I appreciate the self-irony, but an old movie by Nanni Moretti, Ecce Bombo, comes to my mind. (Do you remember it? The one in which she, having to explain how she makes her living, answers, “I do things, see people.”)
Fassino’s great mistake
Right: How can he offer himself as mayor without offering a project that would be proper for a city like Turin? Fassino’s great mistake is having let himself be charmed by Marchionne, of having believed the magnificent and progressive destinies of capitalism, of not having prepared an autonomous transformation of the city.

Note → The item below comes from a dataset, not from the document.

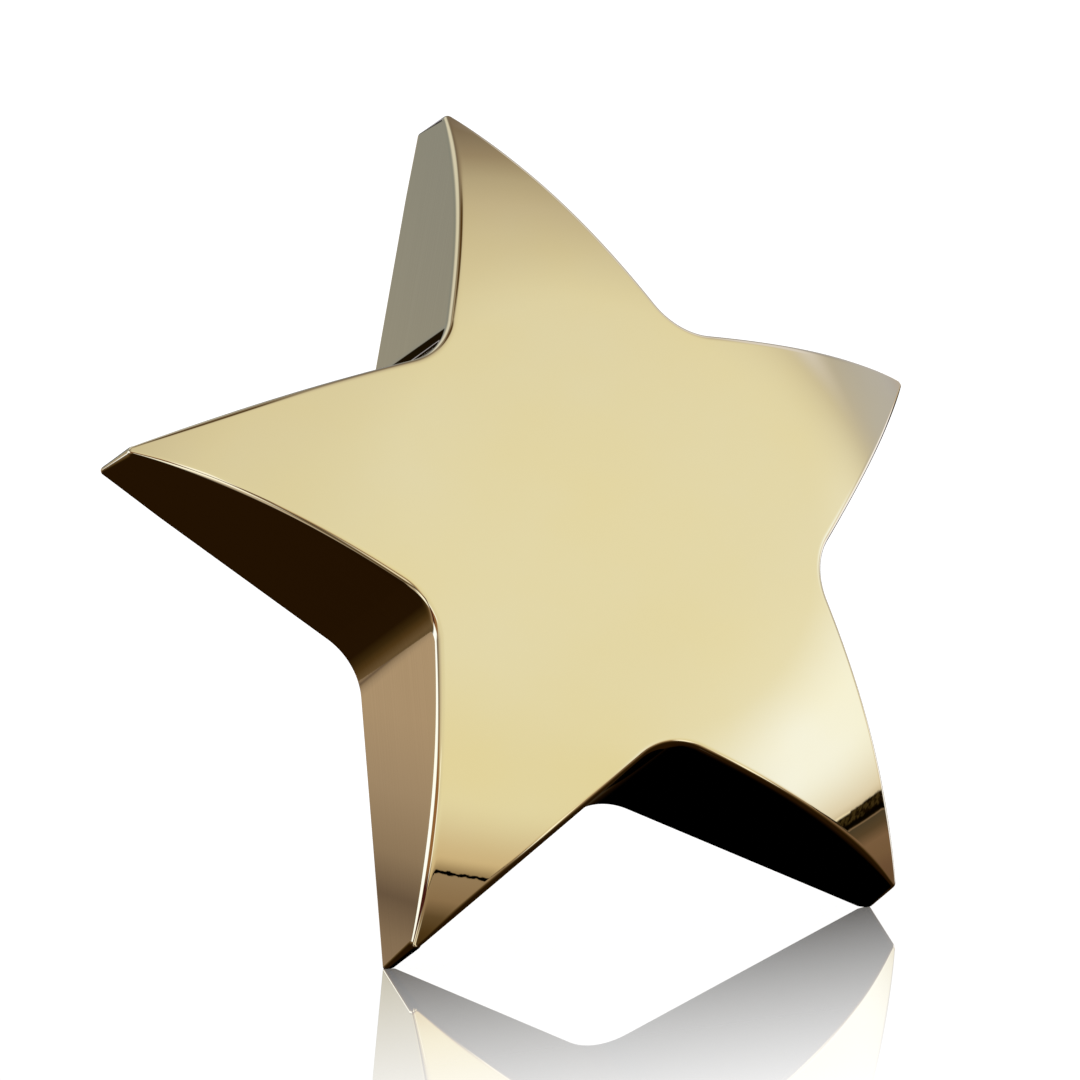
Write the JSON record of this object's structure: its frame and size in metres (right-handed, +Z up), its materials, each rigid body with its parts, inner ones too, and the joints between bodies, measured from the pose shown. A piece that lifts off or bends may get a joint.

The long thinking, the alternative awareness serves also in the administrative elections. And, naturally, you also need to avoid subjecting yourself to the drifting of the national politics.
I have in my pocket — I took it from home among my old books and I carried it with me on this trip to Turin — a small book printed in 1969 by Feltrinelli; it’s called Fiat Is Our University: Inquiry among the Young Workers. It was lead by “factory groups” from a few high schools and universities in Turin, about 100 pages filled up with news.
On page 82, a third-class worker says, “I think that, in 1969, the worker should work much less, the more so because of the automation going only in favor of the owners and not of the workers but, for this to happen, we need to change the society.”
It might be antiquated, but today the project seems even more real. It cannot be put beside, not even by an administrative electoral campaign, even though it can’t be realized in the next five years. But if we lose the horizon, instead of being modern, we remain trapped in the middle ages.
And this — this thing, too, besides what is immediate — is what makes the difference in Turin in the town hall. And its candidate, Giorgio Airaudo, is the only one who seems worried about it. Not just because he’s the best but, also, because he gave himself the issue of representing that very large piece of society for whom being museum users is not enough.
Representation is “good politics” first of all. The “left-winger” adjective depends on those who are represented.